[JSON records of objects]

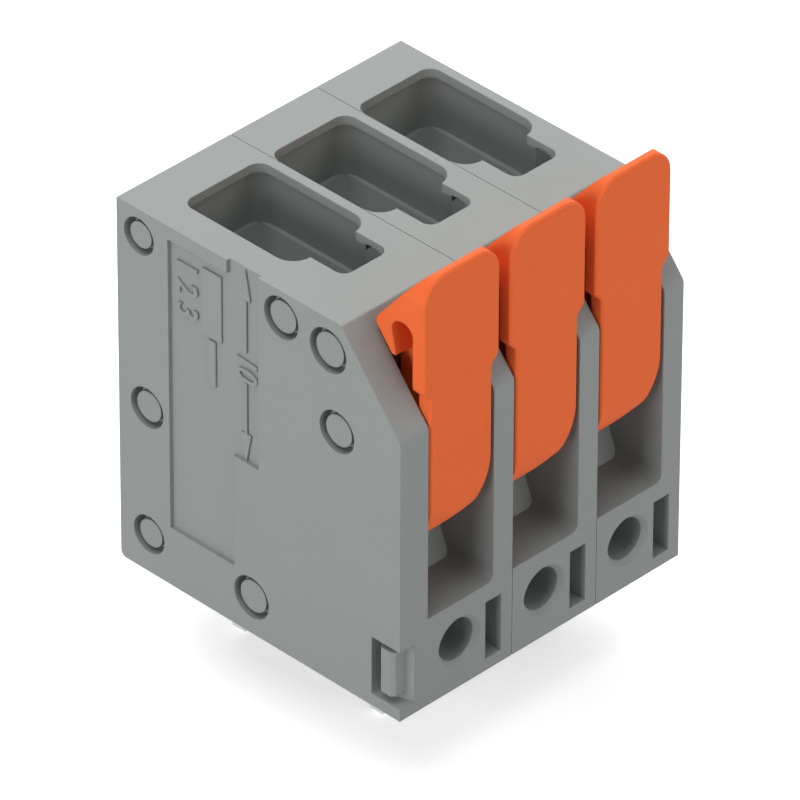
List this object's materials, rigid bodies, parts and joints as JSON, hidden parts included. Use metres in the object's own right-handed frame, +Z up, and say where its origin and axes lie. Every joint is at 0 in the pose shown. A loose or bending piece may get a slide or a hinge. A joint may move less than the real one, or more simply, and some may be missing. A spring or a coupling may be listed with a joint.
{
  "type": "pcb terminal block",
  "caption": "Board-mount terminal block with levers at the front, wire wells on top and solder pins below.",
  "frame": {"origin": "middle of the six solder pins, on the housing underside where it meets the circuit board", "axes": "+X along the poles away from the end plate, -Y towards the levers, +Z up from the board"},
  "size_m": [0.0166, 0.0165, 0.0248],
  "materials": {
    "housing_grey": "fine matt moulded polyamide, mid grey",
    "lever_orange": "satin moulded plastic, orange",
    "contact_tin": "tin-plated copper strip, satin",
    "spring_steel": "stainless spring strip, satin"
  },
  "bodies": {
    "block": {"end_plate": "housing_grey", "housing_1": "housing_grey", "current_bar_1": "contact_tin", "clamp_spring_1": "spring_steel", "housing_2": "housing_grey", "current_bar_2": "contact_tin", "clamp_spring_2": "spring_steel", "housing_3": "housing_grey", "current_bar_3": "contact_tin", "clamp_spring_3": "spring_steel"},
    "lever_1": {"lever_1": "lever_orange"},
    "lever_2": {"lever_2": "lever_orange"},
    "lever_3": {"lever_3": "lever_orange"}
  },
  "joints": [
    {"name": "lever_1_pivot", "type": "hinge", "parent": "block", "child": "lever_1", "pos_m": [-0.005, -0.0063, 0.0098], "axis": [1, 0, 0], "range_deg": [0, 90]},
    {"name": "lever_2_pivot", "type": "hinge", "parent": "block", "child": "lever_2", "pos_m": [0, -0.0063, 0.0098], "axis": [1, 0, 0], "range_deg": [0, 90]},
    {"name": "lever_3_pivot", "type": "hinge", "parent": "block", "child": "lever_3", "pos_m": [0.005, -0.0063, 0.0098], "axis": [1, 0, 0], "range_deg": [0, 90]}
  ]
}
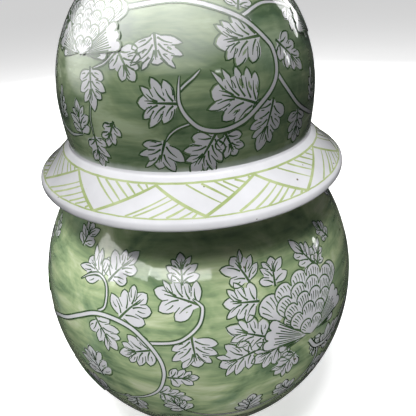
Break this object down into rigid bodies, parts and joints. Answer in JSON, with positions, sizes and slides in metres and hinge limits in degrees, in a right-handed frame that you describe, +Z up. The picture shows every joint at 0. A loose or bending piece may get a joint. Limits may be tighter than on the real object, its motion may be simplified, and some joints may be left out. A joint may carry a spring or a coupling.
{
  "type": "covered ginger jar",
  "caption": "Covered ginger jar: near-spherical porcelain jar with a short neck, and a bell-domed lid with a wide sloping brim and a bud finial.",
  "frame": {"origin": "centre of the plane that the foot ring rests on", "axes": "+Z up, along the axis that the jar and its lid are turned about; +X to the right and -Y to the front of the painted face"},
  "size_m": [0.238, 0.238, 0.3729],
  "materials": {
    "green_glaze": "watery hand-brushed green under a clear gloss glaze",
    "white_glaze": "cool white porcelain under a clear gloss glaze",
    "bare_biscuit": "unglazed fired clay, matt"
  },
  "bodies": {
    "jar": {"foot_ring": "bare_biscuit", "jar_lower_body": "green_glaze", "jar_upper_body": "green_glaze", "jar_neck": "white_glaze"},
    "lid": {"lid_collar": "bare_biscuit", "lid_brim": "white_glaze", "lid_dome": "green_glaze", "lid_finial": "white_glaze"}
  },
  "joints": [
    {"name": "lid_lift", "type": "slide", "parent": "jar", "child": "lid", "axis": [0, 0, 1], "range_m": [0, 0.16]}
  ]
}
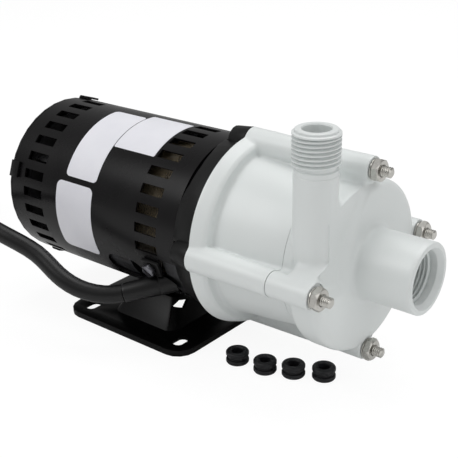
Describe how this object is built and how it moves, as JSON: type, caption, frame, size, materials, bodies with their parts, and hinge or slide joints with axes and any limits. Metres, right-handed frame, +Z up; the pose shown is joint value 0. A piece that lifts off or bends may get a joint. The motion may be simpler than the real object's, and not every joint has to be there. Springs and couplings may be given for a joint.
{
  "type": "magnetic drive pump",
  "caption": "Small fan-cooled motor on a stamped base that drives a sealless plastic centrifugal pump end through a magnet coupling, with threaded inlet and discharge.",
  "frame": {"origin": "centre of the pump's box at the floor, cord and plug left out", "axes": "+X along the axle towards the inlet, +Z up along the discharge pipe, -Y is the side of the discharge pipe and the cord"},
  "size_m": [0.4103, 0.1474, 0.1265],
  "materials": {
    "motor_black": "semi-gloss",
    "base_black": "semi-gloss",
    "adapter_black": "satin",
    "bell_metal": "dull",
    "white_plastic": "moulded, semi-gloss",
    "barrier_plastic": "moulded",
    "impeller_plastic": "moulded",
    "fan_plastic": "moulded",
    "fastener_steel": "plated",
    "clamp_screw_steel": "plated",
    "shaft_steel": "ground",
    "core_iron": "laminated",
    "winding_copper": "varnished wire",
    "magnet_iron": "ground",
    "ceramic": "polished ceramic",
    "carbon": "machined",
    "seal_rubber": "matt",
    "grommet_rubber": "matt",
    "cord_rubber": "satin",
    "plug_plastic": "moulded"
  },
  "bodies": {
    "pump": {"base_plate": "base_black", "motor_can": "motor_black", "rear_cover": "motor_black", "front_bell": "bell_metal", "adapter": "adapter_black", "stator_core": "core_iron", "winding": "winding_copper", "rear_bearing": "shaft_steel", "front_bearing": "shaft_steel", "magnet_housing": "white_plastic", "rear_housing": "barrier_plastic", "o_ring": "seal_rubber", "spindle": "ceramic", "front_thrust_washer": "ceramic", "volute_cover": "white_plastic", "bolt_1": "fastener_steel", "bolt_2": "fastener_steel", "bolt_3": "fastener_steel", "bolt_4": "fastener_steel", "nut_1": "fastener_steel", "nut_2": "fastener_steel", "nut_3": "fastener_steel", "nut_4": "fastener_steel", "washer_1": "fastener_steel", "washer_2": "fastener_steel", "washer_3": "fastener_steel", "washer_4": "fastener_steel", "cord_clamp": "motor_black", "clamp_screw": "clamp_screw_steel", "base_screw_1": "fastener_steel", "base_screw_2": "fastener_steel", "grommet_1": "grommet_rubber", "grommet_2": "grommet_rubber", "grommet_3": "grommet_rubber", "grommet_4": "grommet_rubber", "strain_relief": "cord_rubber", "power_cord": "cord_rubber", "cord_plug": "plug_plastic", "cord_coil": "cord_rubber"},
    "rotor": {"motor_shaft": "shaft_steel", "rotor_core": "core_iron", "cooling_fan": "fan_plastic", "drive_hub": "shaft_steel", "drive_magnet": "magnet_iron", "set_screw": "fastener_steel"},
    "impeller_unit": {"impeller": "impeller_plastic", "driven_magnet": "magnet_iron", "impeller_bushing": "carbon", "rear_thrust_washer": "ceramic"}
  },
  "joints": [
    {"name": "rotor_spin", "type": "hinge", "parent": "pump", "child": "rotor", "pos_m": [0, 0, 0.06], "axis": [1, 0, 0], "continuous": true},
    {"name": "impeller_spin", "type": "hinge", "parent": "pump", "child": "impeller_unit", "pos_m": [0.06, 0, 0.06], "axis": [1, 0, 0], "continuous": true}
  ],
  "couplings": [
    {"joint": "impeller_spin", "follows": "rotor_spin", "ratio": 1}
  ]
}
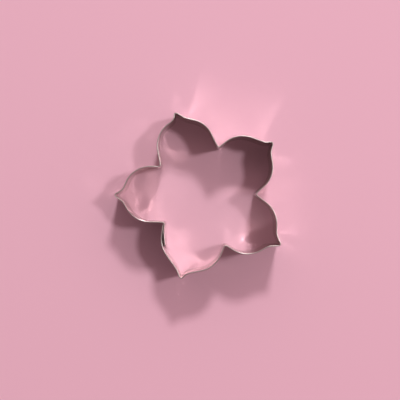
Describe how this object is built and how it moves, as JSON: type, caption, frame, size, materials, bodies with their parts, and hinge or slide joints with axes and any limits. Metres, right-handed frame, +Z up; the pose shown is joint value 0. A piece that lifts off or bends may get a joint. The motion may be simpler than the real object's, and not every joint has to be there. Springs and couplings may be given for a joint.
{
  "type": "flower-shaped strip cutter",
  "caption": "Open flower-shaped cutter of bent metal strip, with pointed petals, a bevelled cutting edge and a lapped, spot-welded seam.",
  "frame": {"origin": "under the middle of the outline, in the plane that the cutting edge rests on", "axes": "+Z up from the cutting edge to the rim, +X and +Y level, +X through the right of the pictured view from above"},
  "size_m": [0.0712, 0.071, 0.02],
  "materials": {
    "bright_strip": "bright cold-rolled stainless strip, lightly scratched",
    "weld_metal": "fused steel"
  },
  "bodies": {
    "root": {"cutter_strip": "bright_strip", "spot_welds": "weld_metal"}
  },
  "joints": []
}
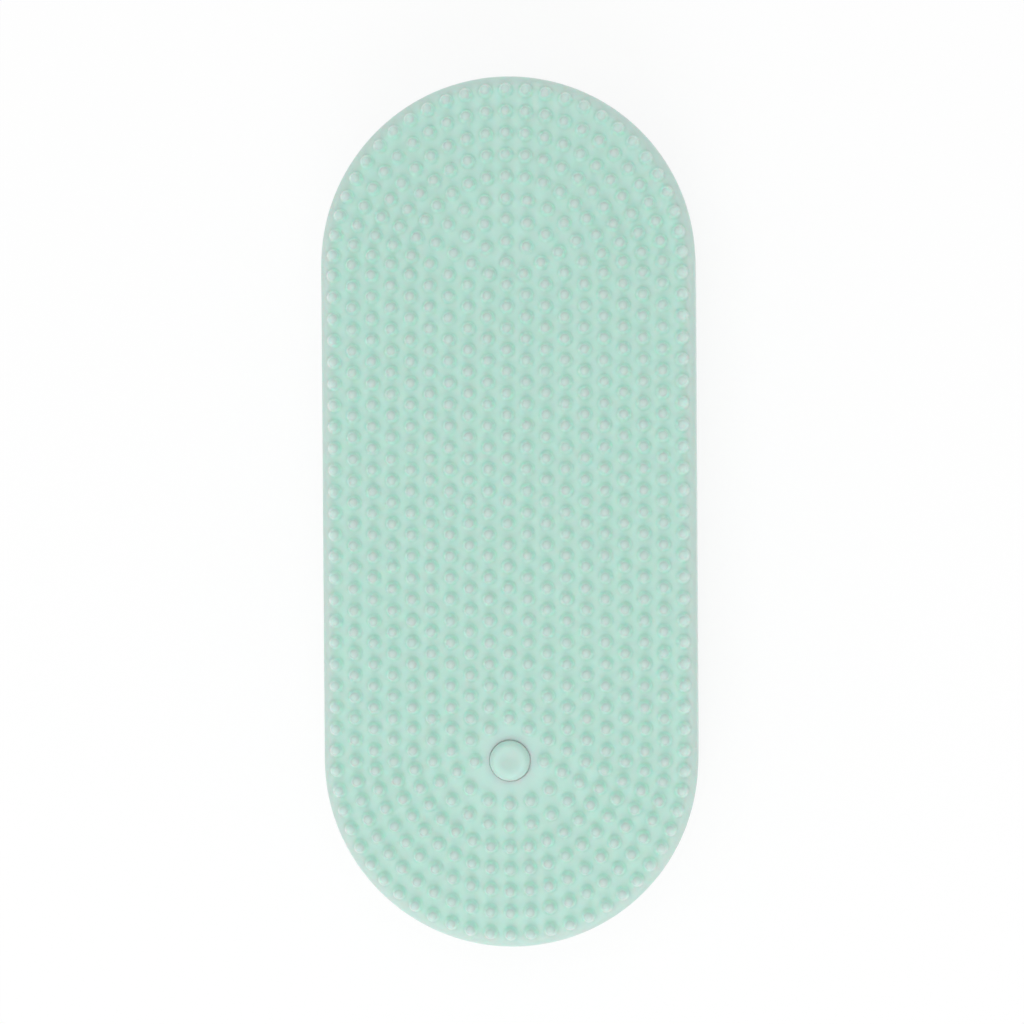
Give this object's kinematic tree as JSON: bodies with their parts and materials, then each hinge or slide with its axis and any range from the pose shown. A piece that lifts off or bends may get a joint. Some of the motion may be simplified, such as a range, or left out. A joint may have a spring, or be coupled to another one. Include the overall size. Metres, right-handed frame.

**To be done:** Locate the lines above that contain "where" and copy them.

**Solved exercise:**
List this object's materials, rigid bodies, parts and joints as JSON, hidden parts included. Use metres in the object's own right-handed frame, +Z up, and say where its origin and axes lie. Every joint is at 0 in the pose shown. A loose or bending piece may get a slide or a hinge. A joint may move less than the real one, or more simply, and some may be missing. A spring or a coupling may be listed with a joint.
  "frame": {"origin": "middle of the six solder pins, on the housing underside where it meets the circuit board", "axes": "+X along the poles away from the end plate, -Y towards the levers, +Z up from the board"},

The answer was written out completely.